Ramos and Chol were dropped off on the Mexican side of the border, in the city of San Luis Del Rio Colorado, and made their way to a church-run migrant shelter.

In the shelter

In the dining hall, about 35 men and women sat shoulder to shoulder at long tables, covered with yellow tablecloths adorned with little red flowers.

The young couple sat near the head of the table, under a tapestry of the Last Supper.

A few seats down, Ruben Izar, a 40-year-old convicted marijuana smuggler who spent time in a California prison, stared blankly at the white wall.

The man who runs the shelter, Santiago Durazo, recited the Lord's Prayer in a soft drone.

"Forgive us our trespasses," Durazo said, "as we forgive those who trespass against us."

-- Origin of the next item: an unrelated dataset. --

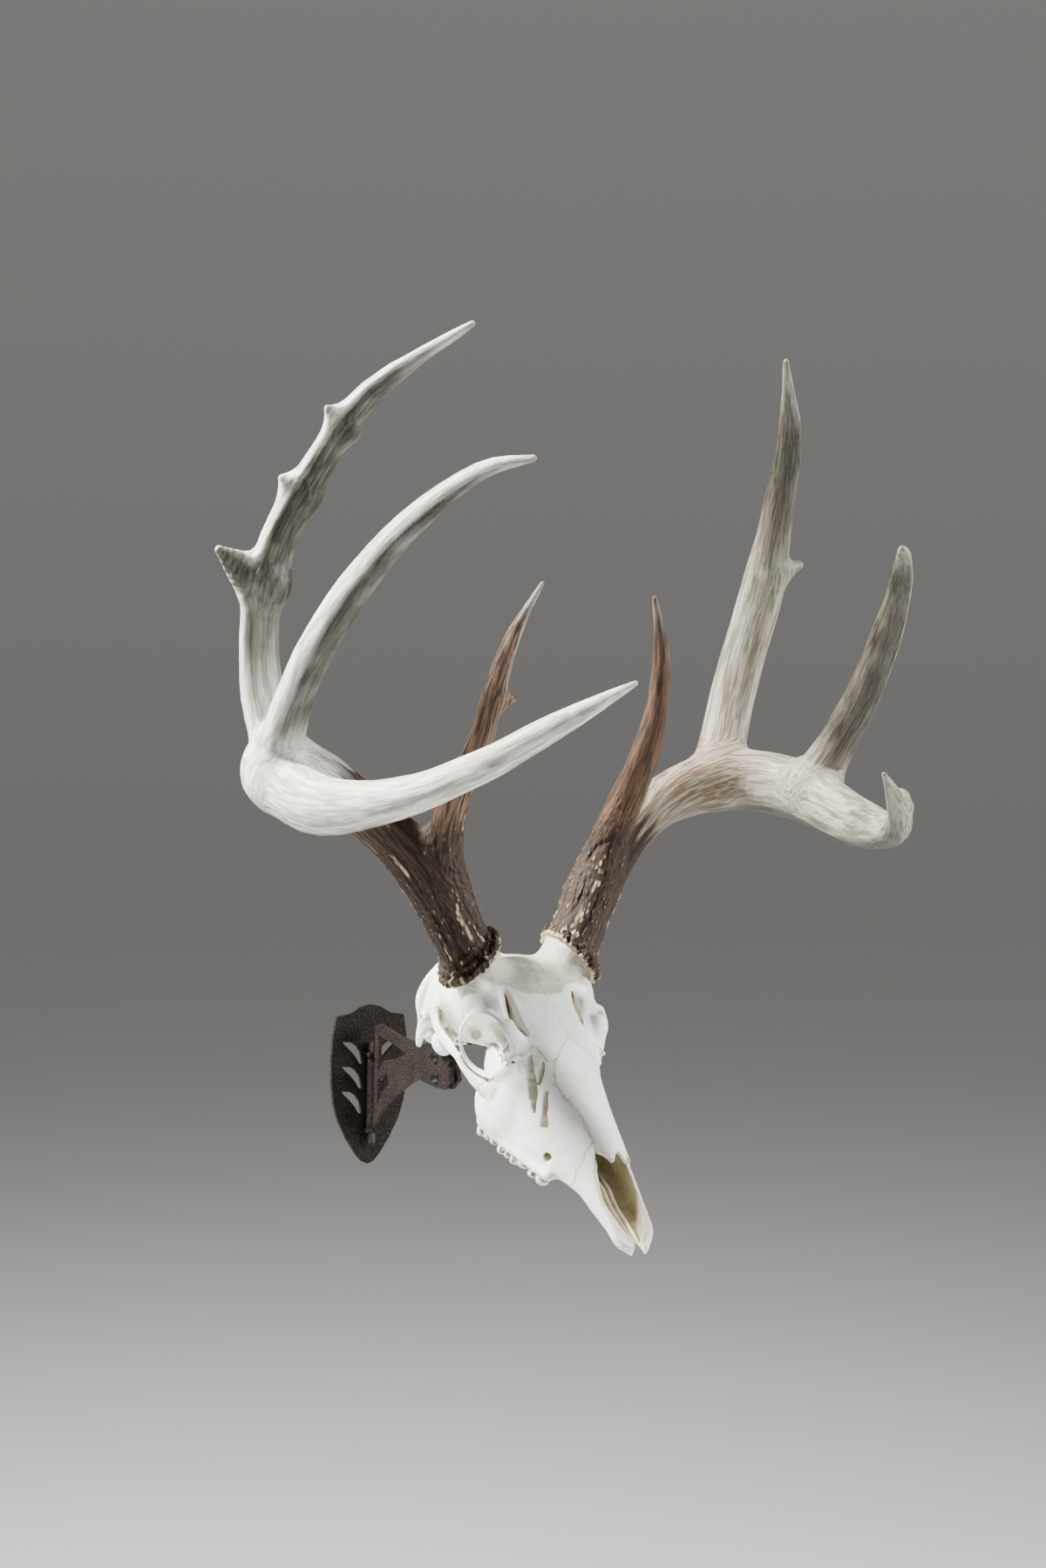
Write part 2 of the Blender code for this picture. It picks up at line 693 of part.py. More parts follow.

Ramos and Chol were hoping to make it to Salinas, Calif., to find jobs in the fields. But Ramos wasn't sure she wanted to try again. Not through that desert, she said, but maybe closer to the city.

She had left two sons, 12 and 14, in Mexico with her parents. The kids had cried when she left, asked her not to go.

Her husband tried to comfort her as they ate their first hot meal in days, a bowl of beans, rice and tortillas.

But he was tired and upset that they came so close to making it only to get caught.

"The American Dream," he said, "is very hard."

His wife, not looking up from her dinner, agreed. "Very hard."